(Stored items from a collection):
+-------+

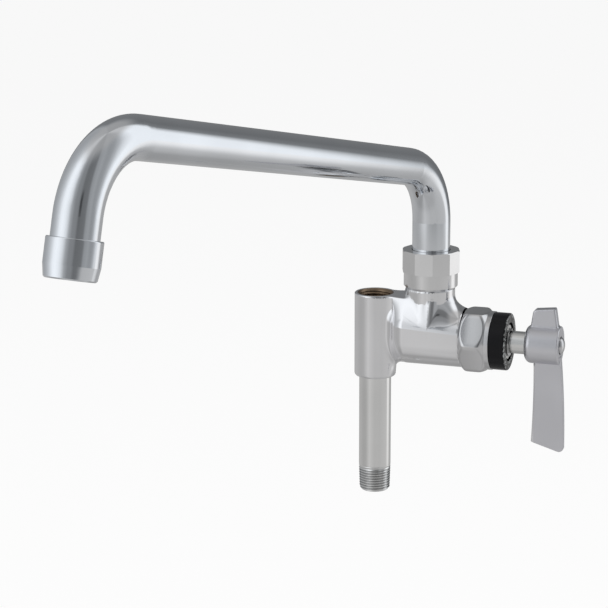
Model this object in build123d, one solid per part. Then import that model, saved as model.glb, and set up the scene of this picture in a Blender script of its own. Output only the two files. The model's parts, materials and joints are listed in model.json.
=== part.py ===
from build123d import *
from math import cos, pi, radians, sin
import os

# An add-on faucet for a pre-rinse unit: a forged valve body that stands on a pipe nipple, with a
# quarter-turn ceramic cartridge in its side barrel and a swing spout on its boss.
# Sizes are in millimetres.  The origin is the centre of the nipple's lower end.  +Z runs up the
# nipple, and +X runs out along the valve barrel to the lever.

CUT_ROOM = 1.0                   # a cutting tool's run past an open face
SECTOR_STEPS = 12                # of the polygon that bounds a sector

# ---- 3/8-18 NPT pipe ----
PIPE_OD = 17.145
PIPE_BORE = 12.5
PIPE_TAPER = 1 / 16              # of the thread, on its diameter
THREAD_ROOM = 0.03               # radial, in a made-up joint

# ---- inlet nipple ----
NIPPLE_EXPOSED = 64.0            # from its lower end to the body
NIPPLE_ENGAGED = 12.2            # screwed into the body

# ---- column of the body ----
COLUMN_WALL = 2.6                # round the pipe thread
COLUMN_HEIGHT = 45.6
COLUMN_BORE = 13.2
COLUMN_FOOT_ROUND = 1.8
RISER_SOCKET_DEPTH = 13.0
RISER_SOCKET_CHAMFER = 1.15
SOCKET_END_ROOM = 0.4            # above the end of the nipple
WEB_INSET = 0.75                 # each side, from the column's width

# ---- valve barrel of the body ----
AXIS_BELOW_TOP = 21.6            # valve axis, under the column's top
SHOULDER_X = 49.2                # end face that the bonnet nut stops at
BARREL_WALL = 4.7
BARREL_TAPER = 0.5               # radial, from the shoulder to the dome
DOME_X = 14.0                    # where the barrel starts to round off
DOME_LENGTH = 15.5
BARREL_NECK_LENGTH = 8.8
BARREL_NECK_WALL = 2.7
SEAT_X = 16.0
SEAT_PORT = 11.0
GALLERY_START = 25.0             # ring-shaped water space round the cartridge
GALLERY_LENGTH = 12.0
GALLERY_DEPTH = 1.2

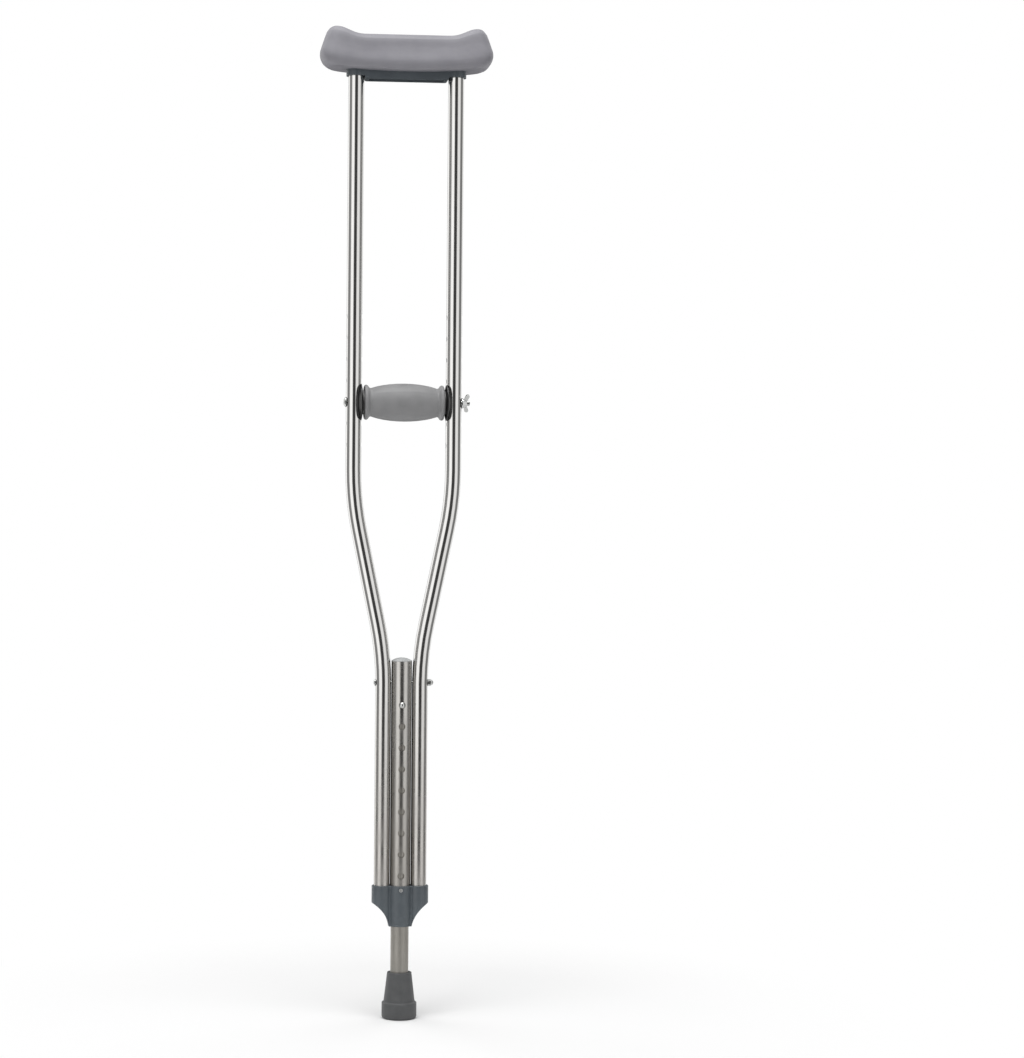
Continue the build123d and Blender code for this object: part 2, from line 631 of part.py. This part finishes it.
NODES = {
    "underarm_pad": underarm_pad(),
    "pad_bracket": pad_bracket(),
    "top_screws": tube_screws(top_screw_z, UPPER_SPREAD),
    "side_tube_left": side_tube(-1),
    "side_tube_right": side_tube(1),
    "centre_tube": centre_tube(),
    "centre_tube_cap": centre_cap(),
    "frame_bolt": frame_bolt(),
    "frame_nut": frame_nut(),
    "lower_bracket": lower_bracket(),
    "lower_screws": tube_screws(lower_screw_z, lower_spread),
    "front_screw": front_screw(),
    "leg_tube": leg_tube(),
    "leg_plug": leg_plug(),
    "snap_spring": snap_spring(),
    "snap_button": snap_button(),
    "rubber_tip": rubber_tip(),
    "tip_disc": tip_disc(),
    "grip_sleeve": grip_sleeve(),
    "grip_core": grip_core(),
    "saddle_washer_left": saddle_washer(-1),
    "saddle_washer_right": saddle_washer(1),
    "grip_bolt": grip_bolt(),
    "nut_washer": nut_washer(),
    "wing_nut": wing_nut(),
}

for name, shape in NODES.items():
    shape.label = name
    export_step(shape, f"parts/{name}.step")
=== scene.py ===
# %% [markdown]
# # An underarm crutch, dressed for its portrait
#
# The crutch arrives as a finished CAD model, in metres, with its rubber tip on the floor at the
# origin. It has a frame of three steel tubes, a leg that slides in the middle one, a padded
# top and a hand grip that moves up and down. The steel and plastic pieces already have the right
# shape, so they only need their finish. The pad and the grip's sleeve are soft, and they are
# modelled again here.

# %% Load the frame
import math

import bmesh
import bpy
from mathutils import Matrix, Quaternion, Vector


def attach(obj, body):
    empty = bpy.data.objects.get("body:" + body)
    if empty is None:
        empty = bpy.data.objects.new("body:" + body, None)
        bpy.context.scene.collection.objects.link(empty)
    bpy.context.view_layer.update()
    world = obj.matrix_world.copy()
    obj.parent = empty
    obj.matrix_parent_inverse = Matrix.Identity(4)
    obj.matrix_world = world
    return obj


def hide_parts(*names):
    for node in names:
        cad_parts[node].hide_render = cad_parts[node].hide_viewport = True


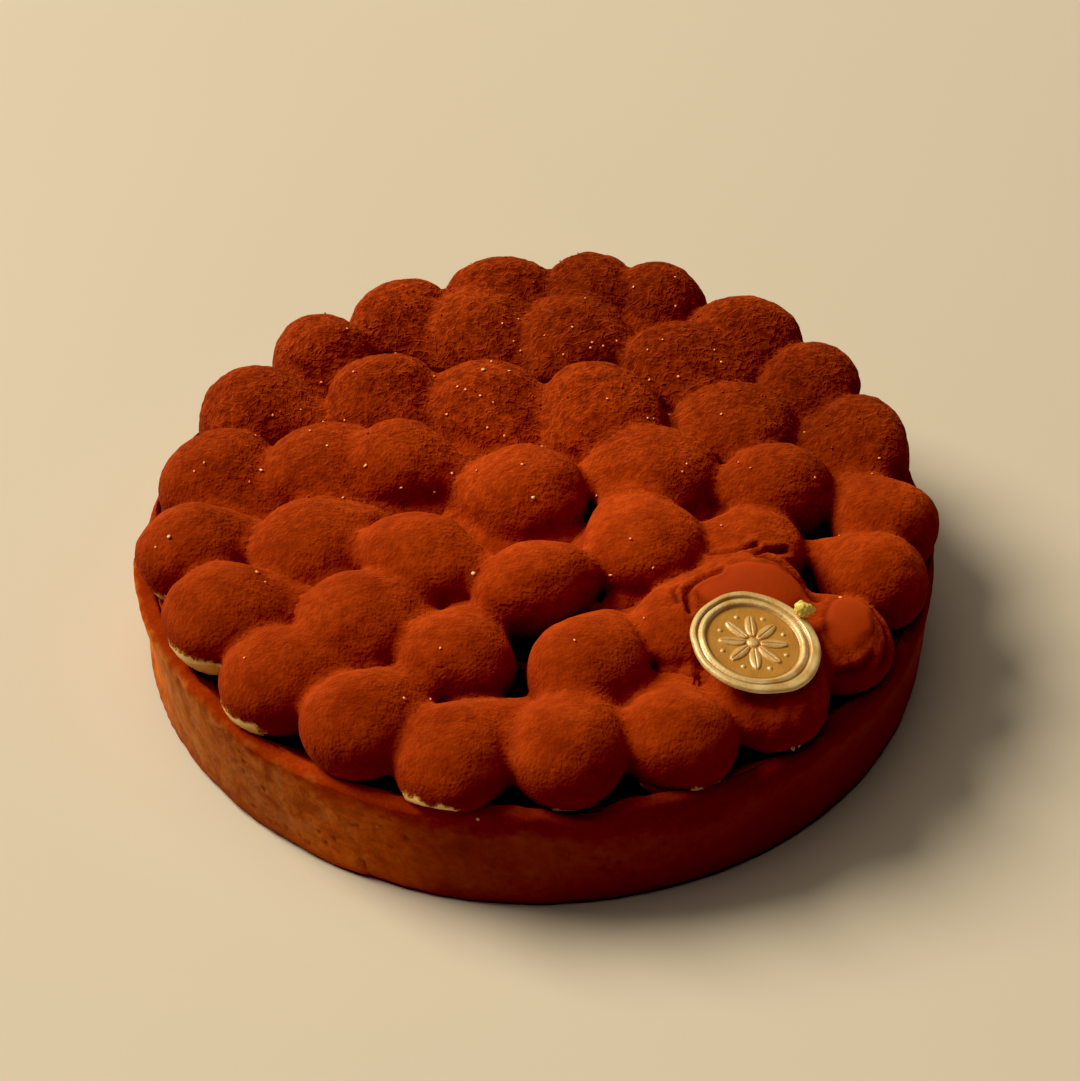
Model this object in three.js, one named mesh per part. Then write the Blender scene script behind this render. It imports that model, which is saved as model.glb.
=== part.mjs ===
// Chocolate tart: a shortcrust shell with a smooth bed, covered with piped
// cream drops in three rings round a centre drop, and a round gold seal.
// Millimetres, +Z up, origin at the centre of the flat underside.
import * as THREE from 'three';

// ---- driving sizes ----
const RIM_RADIUS = 110;        // outside of the crust at its top edge
const BASE_RADIUS = 108.4;     // outside of the crust at its foot
const CRUST_HEIGHT = 33;
const WALL = 4.4;              // crust thickness at the rim
const WALL_FOOT = 5.6;         // crust thickness where wall meets floor
const FLOOR = 4;
const RIM_WAVE = 0.45;         // uneven height of the baked edge
const BED_HEIGHT = 28.5;       // top of the smooth filling
const BANK_RADIUS = 101.2;     // where the filling starts to climb the crust
const BANK_SLOPE = 0.82;       // rise per millimetre outwards
const BANK_TOP = 31.2;
const GAP = 0.3;               // air left between touching pieces
const OVERHANG_SLOPE = 1.2;    // how steeply a drop may lean out over the rim
const DROP_DEPTH = 18;         // full depth of a drop below its widest line
const LONG_TAIL = 23;          // a tail longer than this runs out thin and low under the next ring
const TAIL = { short: { narrows: 0.25, sinks: 0.25 }, long: { narrows: 0.42, sinks: 0.6 } };
const ROUND = 96;              // facets round the crust
const DROP_SIDES = 12;
const DROP_BANDS = [24, 46, 68, 90, 116, 142];   // degrees down from the crown

const SEAL = {
  radius: 16.9, edge: 1.9, x: 56.3, y: -67.6, z: 54.9,   // centre of the top face
  lean: 10.6, towards: -25.4, heading: -41,              // tilt of the face, the side it dips to, and its turn
  sides: 48,
};
const NUGGET = { aside: 16.4, ahead: 2, height: 2.6, size: 3.1 };

// Each drop: angle round the tart, distance of its widest point from the axis,
// height of that widest line, turn of its head from straight outwards,
// head length, tail length, half width, crown height.
const RINGS = {
  dome_outer: [
    [-102.4, 95.9, 39, -38, 15.6, 29.1, 15.6, 11.5],
    [-85, 93.3, 39.8, -18, 14.5, 29.8, 15.3, 12.6],
    [-67.8, 94.1, 38.6, -18, 13.6, 24.1, 15.6, 13.4],
    [-50.4, 95.8, 40.2, 6, 14.2, 27.4, 14.6, 12.2],
    [-34, 95.4, 39.5, 0, 14.5, 26, 14.8, 12],
    [-18.5, 97, 40.2, -18, 12.4, 27.2, 13.2, 14],
    [-4.8, 96.8, 39.9, -49, 12.9, 29.4, 14.9, 13.4],
    [15.4, 97.4, 40.2, -7, 11.3, 28.4, 18.4, 14.5],
    [33.3, 93.8, 43, 29, 16.2, 27.9, 15.1, 10.6],
    [49.1, 93.2, 44.2, 17, 14.2, 28.9, 17.3, 12.9],
    [67.5, 94.3, 43, -1, 14, 23.6, 15.5, 15.1],
    [79.1, 92.3, 45.4, -11, 14, 28.4, 15.9, 12.5],
    [95.4, 93.3, 41.6, -7, 13.7, 26, 18.7, 13.8],
    [114.8, 94.8, 38.9, 12, 13.4, 27, 17, 13.7],
    [132.3, 91.5, 37, -8, 16.7, 24.1, 15.4, 15.4],
    [151.3, 91.2, 36.5, 9, 16.5, 29.8, 17.2, 14.6],
    [171, 89.6, 38.3, -39, 15.1, 29.6, 17.8, 14.2],
    [-168.6, 94.1, 41, 8, 15.7, 26, 15, 13.5],
    [-151.4, 94, 43, -18, 15.5, 28.9, 16.5, 11.8],
    [-134, 92.6, 40.2, -27, 18, 29.1, 15.3, 11.8],
    [-117.7, 94.6, 41.9, -18, 16.1, 27.9, 14.8, 12.1],
  ],
  dome_second: [
    [-108.7, 66.3, 41.4, 0, 13.1, 20, 16.3, 13],
    [-78.2, 66.9, 42.6, -35, 16.7, 22.5, 15.5, 13],
    [-51.4, 63.3, 42.6, -60, 16.2, 20.6, 14.3, 10.9],
    [-35.8, 71.1, 43.5, -10, 17.8, 20, 14.5, 11.8],
    [-18.9, 62.4, 42.6, 14, 13.4, 20, 14.8, 10.4],
    [3.2, 66.9, 43.5, 1, 15.6, 20, 14.8, 13.7],
    [27.6, 65.8, 43.8, -31, 15.9, 21.9, 17.4, 10.7],
    [56.2, 73.5, 42.9, 48, 12.8, 21.2, 18.5, 12.9],
    [80, 73.2, 43, -27, 15.1, 21.9, 18.4, 13],
    [102.3, 78.7, 40.5, 14, 16.9, 22.6, 15.7, 13.1],
    [134.5, 61.3, 42.8, -15, 16.3, 20, 16.8, 13],
    [168, 59.4, 42.8, -54, 17, 20, 18.2, 11.9],
    [-162.6, 62.9, 43, 19, 18.1, 22.9, 16.4, 10.8],
    [-132.6, 67.2, 43.5, -12, 16.6, 21.9, 16.8, 12.3],
  ],
  dome_third: [
    [-135.3, 41.2, 46.7, -64, 18.2, 20.9, 14.6, 12.3],
    [163.2, 38.6, 46, 0, 14.5, 20, 14.8, 13],
    [109.3, 42.2, 42.2, 11, 18.4, 21.9, 17.6, 13.7],
    [60.8, 41.5, 46, -10, 13.1, 22.5, 19.3, 13],
    [14.2, 34.1, 46, -6, 17.7, 22.5, 17, 11],
    [-37.7, 36.4, 46, -30, 16, 20, 17, 11.9],
    [-89.7, 38.5, 46, -63, 18, 19, 13.3, 12.5],
  ],
  dome_centre: [
    [-167.4, 3.3, 45.1, 152, 17.5, 20.4, 17.1, 13.9],
  ],
};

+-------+

(EXERCISE AIM): What is needed is an exact copy of the lines from the start of the listing through the line where "NIPPLE_ENGAGED = 12.2" sits, please, both end lines included and nothing more.

(CORRECT RESPONSE):
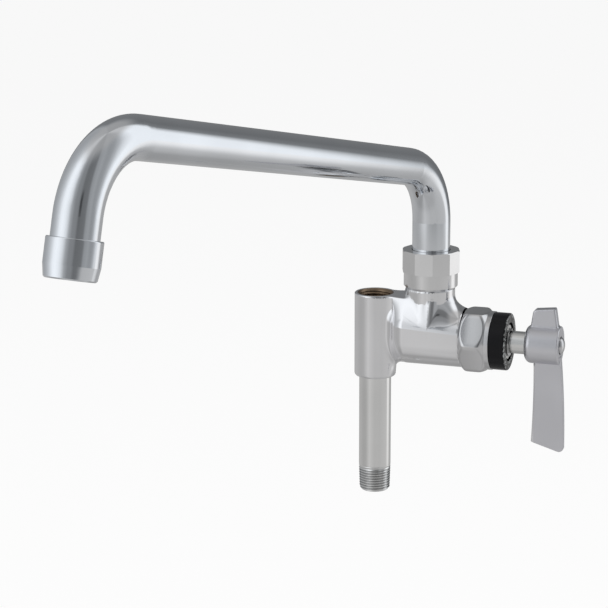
Model this object in build123d, one solid per part. Then import that model, saved as model.glb, and set up the scene of this picture in a Blender script of its own. Output only the two files. The model's parts, materials and joints are listed in model.json.
=== part.py ===
from build123d import *
from math import cos, pi, radians, sin
import os

# An add-on faucet for a pre-rinse unit: a forged valve body that stands on a pipe nipple, with a
# quarter-turn ceramic cartridge in its side barrel and a swing spout on its boss.
# Sizes are in millimetres.  The origin is the centre of the nipple's lower end.  +Z runs up the
# nipple, and +X runs out along the valve barrel to the lever.

CUT_ROOM = 1.0                   # a cutting tool's run past an open face
SECTOR_STEPS = 12                # of the polygon that bounds a sector

# ---- 3/8-18 NPT pipe ----
PIPE_OD = 17.145
PIPE_BORE = 12.5
PIPE_TAPER = 1 / 16              # of the thread, on its diameter
THREAD_ROOM = 0.03               # radial, in a made-up joint

# ---- inlet nipple ----
NIPPLE_EXPOSED = 64.0            # from its lower end to the body
NIPPLE_ENGAGED = 12.2            # screwed into the body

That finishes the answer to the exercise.